What is needed:
Repeat exactly and only the lines from the line containing "the part's footprint" through the line containing "import random", both included.

Records for the task:
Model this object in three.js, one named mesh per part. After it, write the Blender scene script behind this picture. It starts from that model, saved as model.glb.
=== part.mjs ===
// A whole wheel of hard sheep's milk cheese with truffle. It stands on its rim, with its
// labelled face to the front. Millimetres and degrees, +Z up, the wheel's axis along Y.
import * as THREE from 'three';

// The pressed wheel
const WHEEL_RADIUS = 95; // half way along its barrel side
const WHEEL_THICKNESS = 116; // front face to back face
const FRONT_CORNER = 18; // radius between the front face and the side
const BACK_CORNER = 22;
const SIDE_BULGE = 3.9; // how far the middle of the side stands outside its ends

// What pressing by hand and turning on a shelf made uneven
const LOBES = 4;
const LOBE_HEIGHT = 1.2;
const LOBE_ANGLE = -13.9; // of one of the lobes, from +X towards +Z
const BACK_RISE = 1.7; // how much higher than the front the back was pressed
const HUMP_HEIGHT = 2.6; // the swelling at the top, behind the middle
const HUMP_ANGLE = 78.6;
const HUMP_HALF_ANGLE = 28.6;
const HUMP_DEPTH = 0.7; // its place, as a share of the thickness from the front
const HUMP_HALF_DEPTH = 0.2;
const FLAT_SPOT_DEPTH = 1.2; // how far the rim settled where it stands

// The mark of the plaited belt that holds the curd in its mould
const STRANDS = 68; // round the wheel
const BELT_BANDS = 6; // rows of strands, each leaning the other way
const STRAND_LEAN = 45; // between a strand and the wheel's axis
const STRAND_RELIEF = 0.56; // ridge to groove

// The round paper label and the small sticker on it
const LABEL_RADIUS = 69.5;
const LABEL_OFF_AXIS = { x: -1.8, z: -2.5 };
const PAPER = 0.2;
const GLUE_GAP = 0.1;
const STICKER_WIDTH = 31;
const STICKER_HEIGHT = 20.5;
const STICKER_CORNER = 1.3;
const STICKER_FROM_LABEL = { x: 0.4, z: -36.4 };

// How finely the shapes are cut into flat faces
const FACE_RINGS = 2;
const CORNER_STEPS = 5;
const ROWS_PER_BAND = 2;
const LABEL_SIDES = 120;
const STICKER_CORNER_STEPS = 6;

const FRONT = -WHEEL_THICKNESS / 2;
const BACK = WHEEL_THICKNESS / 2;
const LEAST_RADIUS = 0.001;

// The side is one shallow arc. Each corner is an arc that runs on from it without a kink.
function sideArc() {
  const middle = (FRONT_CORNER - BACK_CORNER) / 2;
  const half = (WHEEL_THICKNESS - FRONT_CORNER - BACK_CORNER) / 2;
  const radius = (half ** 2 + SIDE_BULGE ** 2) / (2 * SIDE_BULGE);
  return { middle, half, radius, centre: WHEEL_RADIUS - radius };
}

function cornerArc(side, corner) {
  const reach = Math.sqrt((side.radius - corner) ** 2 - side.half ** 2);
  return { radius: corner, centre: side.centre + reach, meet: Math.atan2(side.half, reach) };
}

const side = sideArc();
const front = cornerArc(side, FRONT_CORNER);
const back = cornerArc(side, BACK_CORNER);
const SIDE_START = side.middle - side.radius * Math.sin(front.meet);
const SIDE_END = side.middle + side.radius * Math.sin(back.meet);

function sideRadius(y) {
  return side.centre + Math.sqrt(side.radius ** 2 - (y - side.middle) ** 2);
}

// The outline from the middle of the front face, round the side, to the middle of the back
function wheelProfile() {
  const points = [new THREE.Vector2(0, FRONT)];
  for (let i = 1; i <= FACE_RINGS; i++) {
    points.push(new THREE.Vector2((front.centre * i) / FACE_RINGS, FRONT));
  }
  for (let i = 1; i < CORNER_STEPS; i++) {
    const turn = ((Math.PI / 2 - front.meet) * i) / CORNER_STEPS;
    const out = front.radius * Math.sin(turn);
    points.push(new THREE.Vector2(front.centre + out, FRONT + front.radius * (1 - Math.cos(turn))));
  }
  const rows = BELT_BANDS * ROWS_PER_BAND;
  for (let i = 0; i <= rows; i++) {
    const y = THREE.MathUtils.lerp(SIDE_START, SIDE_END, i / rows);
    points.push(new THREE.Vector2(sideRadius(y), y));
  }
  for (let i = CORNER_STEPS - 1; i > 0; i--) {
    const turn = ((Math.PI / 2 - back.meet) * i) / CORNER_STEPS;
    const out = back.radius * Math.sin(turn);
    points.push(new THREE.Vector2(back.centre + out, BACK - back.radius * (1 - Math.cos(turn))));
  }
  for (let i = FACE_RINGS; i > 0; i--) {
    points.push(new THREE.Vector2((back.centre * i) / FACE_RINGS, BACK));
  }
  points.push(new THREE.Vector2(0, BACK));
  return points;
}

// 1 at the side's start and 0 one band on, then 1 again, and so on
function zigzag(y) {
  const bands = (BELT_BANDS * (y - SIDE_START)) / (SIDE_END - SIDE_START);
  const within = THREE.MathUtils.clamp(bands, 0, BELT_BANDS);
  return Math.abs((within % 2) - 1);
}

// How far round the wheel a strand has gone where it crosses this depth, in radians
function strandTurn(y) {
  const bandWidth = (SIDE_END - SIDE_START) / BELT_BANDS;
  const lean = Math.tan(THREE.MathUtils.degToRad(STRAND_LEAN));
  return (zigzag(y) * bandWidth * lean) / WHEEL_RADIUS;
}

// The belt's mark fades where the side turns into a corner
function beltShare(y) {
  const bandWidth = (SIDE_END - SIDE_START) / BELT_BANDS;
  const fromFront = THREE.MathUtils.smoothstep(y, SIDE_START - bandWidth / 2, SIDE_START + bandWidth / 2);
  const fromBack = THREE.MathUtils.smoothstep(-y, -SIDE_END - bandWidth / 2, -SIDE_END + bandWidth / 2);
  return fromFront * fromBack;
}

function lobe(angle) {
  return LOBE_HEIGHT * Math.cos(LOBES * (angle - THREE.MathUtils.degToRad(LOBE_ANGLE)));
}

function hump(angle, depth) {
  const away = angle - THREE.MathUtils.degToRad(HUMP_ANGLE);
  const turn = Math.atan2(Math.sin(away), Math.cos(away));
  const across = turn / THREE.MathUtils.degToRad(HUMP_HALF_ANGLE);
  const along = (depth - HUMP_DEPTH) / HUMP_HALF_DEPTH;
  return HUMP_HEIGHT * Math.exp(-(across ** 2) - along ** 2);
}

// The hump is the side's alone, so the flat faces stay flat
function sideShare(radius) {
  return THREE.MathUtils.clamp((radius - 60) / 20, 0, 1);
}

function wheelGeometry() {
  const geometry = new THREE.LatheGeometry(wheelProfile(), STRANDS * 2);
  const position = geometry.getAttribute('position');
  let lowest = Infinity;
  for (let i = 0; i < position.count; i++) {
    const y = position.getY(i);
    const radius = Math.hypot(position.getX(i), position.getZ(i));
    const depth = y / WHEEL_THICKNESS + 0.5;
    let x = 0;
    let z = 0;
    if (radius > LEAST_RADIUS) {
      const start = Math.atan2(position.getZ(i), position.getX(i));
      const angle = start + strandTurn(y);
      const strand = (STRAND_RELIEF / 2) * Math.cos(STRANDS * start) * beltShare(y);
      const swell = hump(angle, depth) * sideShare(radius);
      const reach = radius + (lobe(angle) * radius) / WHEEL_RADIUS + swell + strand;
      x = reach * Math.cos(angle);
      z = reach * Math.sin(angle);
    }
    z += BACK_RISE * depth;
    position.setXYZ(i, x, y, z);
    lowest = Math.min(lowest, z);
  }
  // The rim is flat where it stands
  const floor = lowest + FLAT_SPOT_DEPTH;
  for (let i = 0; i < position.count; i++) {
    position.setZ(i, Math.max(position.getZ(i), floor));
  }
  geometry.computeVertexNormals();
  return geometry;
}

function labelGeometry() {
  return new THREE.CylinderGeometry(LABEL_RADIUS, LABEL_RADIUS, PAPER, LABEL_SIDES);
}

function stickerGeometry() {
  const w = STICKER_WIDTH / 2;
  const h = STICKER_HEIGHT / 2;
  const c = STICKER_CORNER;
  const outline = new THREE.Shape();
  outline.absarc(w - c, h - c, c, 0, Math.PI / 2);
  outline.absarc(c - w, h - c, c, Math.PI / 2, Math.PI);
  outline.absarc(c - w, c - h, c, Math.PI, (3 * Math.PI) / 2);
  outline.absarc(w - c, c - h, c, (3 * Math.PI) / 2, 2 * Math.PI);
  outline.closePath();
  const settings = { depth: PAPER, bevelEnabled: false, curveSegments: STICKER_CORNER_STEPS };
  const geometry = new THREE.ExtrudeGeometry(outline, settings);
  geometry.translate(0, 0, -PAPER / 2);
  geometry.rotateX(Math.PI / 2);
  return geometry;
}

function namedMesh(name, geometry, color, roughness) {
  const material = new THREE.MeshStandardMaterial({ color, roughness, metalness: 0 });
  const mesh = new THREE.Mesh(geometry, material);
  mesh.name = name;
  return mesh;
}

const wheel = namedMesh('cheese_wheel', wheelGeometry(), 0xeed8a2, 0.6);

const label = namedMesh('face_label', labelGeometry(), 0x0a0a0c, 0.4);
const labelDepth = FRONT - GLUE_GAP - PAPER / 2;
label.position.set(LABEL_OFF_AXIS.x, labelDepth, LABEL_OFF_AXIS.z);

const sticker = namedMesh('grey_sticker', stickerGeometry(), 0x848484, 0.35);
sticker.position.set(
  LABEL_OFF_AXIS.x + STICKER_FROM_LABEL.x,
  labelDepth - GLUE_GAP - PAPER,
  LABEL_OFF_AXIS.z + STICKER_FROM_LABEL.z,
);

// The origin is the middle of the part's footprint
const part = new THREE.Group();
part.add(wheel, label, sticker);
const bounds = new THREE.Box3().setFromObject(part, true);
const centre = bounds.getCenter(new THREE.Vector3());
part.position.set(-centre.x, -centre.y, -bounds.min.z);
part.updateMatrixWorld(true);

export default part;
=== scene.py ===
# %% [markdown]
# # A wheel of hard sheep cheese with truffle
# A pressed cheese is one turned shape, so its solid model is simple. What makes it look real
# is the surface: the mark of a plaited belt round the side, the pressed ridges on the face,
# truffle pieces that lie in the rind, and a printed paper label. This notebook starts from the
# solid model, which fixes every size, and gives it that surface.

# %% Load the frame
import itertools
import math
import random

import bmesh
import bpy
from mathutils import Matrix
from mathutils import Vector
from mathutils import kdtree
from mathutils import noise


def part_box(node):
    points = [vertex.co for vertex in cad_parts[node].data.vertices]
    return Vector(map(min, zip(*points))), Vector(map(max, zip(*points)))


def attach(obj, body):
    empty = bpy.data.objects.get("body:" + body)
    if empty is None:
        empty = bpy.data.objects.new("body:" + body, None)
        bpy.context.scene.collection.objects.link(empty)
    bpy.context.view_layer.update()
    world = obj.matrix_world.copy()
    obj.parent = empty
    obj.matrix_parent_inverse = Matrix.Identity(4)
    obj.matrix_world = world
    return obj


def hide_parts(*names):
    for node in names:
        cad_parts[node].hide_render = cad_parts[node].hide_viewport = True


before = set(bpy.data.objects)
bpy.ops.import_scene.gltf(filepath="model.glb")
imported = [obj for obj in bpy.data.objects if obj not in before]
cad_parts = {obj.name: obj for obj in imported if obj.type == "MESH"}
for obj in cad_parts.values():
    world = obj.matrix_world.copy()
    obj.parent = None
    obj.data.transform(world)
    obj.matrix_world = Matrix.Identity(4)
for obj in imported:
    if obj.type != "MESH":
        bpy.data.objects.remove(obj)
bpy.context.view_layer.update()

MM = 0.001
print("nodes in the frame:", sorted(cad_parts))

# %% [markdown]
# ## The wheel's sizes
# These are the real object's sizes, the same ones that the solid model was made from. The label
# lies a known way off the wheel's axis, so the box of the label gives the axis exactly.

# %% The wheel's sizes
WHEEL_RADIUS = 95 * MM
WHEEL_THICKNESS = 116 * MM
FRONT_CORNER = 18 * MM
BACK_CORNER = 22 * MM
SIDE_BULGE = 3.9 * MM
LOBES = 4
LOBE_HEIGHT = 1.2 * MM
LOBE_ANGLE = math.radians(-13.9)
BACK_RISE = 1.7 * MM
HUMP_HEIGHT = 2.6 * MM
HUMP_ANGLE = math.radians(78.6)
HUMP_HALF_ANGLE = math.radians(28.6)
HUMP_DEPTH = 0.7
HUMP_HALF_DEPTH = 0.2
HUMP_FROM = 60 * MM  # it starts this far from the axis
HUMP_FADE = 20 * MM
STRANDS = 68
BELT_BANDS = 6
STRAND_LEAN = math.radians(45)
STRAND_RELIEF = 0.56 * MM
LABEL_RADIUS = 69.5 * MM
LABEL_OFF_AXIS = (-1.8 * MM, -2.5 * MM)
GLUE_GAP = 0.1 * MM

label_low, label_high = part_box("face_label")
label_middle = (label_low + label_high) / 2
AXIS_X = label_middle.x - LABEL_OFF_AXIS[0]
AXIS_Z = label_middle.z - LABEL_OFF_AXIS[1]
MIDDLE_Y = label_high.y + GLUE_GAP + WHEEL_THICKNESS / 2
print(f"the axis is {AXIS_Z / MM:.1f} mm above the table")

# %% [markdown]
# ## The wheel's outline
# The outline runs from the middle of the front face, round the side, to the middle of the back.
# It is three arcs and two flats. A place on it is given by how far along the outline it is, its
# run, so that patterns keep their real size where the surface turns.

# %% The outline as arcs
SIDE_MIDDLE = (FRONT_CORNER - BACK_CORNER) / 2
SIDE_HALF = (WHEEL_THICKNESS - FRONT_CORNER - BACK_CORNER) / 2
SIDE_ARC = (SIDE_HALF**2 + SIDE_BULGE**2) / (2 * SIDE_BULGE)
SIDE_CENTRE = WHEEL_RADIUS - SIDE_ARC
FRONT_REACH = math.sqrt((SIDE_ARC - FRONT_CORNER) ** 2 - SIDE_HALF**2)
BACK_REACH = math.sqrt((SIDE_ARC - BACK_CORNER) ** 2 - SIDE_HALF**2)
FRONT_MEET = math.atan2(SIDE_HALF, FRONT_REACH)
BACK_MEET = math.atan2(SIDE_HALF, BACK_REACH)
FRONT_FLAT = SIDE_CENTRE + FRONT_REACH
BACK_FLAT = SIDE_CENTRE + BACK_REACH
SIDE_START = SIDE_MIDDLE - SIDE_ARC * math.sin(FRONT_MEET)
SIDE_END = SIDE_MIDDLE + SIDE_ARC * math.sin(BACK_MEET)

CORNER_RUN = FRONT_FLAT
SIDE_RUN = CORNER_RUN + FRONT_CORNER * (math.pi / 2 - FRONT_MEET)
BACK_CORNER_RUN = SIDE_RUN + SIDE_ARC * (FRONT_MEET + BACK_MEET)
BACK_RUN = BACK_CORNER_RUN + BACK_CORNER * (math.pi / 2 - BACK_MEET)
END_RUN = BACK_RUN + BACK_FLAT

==

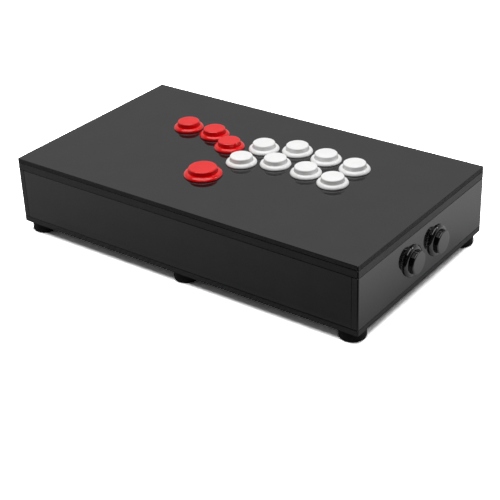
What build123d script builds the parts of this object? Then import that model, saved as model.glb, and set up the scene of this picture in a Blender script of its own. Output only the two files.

Answer to this exercise:
// The origin is the middle of the part's footprint
const part = new THREE.Group();
part.add(wheel, label, sticker);
const bounds = new THREE.Box3().setFromObject(part, true);
const centre = bounds.getCenter(new THREE.Vector3());
part.position.set(-centre.x, -centre.y, -bounds.min.z);
part.updateMatrixWorld(true);

export default part;
=== scene.py ===
# %% [markdown]
# # A wheel of hard sheep cheese with truffle
# A pressed cheese is one turned shape, so its solid model is simple. What makes it look real
# is the surface: the mark of a plaited belt round the side, the pressed ridges on the face,
# truffle pieces that lie in the rind, and a printed paper label. This notebook starts from the
# solid model, which fixes every size, and gives it that surface.

# %% Load the frame
import itertools
import math
import random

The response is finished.